Flavin’s installation makes up the second layer, enhancing the synchronic sense of time as his colours bring together different phases of the day. It creates a physical and sensory dislocation, transforming the space and the way we perceive it. 

The last layer of the heterotopia lives in the bodies of the performers. Through their physicality, Tashi and Julia fluidify boundaries. The sound itself acts as a conduit, the ordinary is suspended, and new, layered experiences unfold.

Heterotopias are reserves of imagination. 

James Turrell, Chapel at Dorotheenstädtischer Friedhof, 2015.

Searching for meaning in my mental vagrancy, I now realise they were all images of:

  • Movement, dynamism, and evolution.

  • Resistance, defiance, and disruption (note the history of the church and its surrounding area).

  • Healing through community and/or nature. 

My approach to spirituality is bound to change as it is personal and fragmented. Currently it centres on moving with awareness, intention, and purpose, reaching beyond the material into a realm of interconnectedness, compassion, and empathy.
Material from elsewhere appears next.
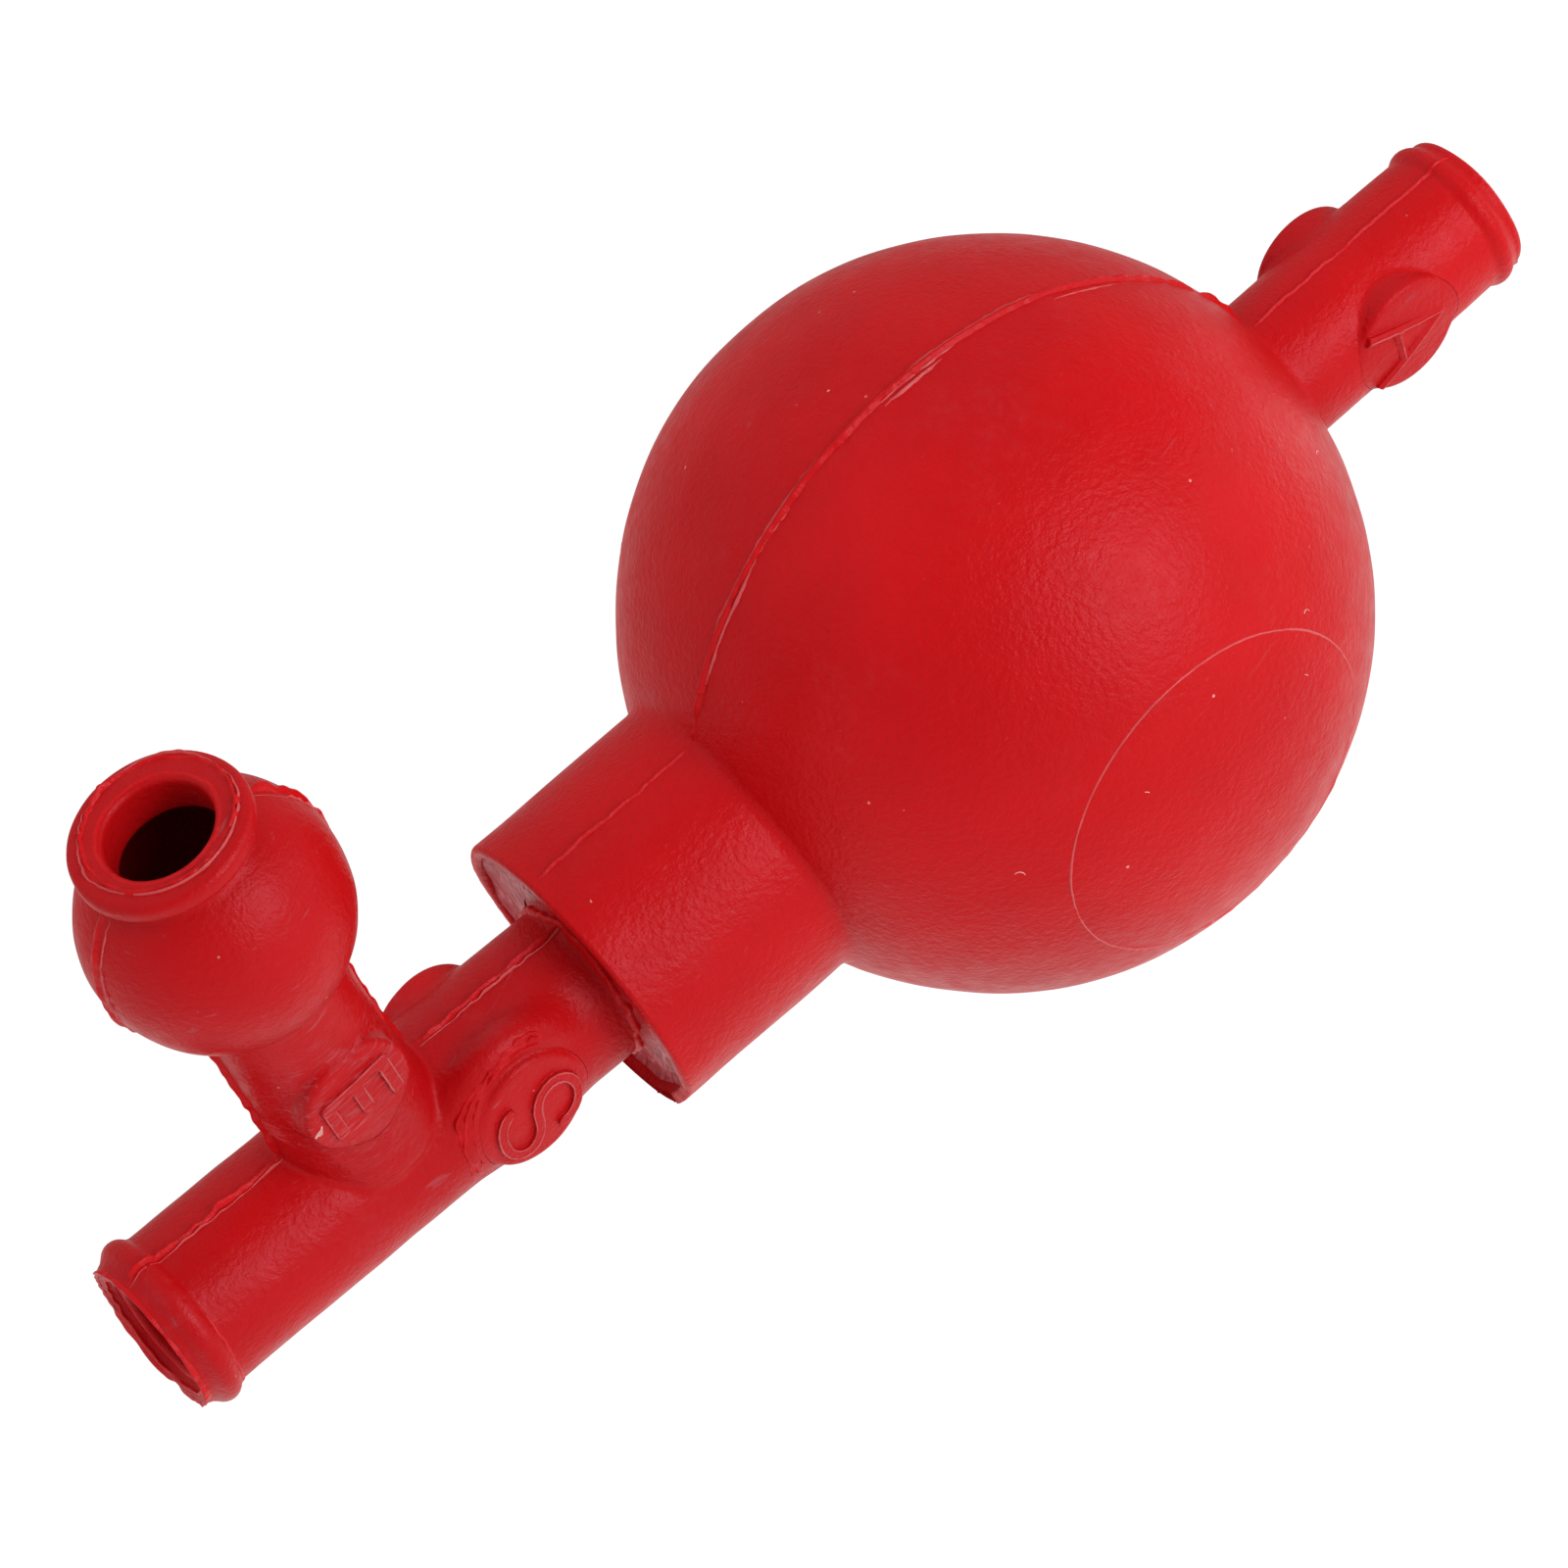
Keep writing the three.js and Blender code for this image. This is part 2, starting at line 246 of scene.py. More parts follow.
def chamber(along, radial, at):
    return bar(along, radial, at - CHAMBER_LENGTH / 2, at + CHAMBER_LENGTH / 2, CHAMBER_RADIUS)


def pad_wall(letter, u, v, h):
    """Distance to the button's side: upright, or for E a cone that narrows to an oval face."""
    radius = PAD_RADII[letter] - (0.3 if letter == "E" else 0.12)
    if letter != "E":
        return np.hypot(u, v) - radius
    below = PAD_HEIGHTS["E"] - h
    wide_u = np.minimum(4.3 + 0.4 * below, radius)
    return (np.hypot(u / wide_u, v / radius) - 1) * wide_u


def face_height(letter, u, v, z):
    """Height of a button's slightly domed face: lower by the letter's relief on top."""
    relief = np.where(z > 0, STROKE_HEIGHTS[letter], 0)
    return PAD_HEIGHTS[letter] - relief - 0.010 * (u * u + v * v)


def with_buttons(body, letter, along, across, z):
    """A tube with a valve's two round buttons, filleted into it."""
    u, v, h = along - VALVES[letter], across - SIDES[letter], np.abs(z)
    button = carved(pad_wall(letter, u, v, h), face_height(letter, u, v, z) - h, 0.6)
    return joined(body, button, FILLETS[letter])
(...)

Inherently dynamic, it finds its essence in the process of transformation. Finally it is immanent: there is no uncrossable boundary between the sacred and the mundane, and finding one in the other is where transcendence lies. 

Artistic expression emerges as the key - witnessing it, but also feeling an impulse to participate in it in my own time. 

As everyone leaves the holy space, I notice the burgundy choir books left behind on the prayer benches. “E non chiedere nulla se non di cantare” [: and ask for nothing but to sing].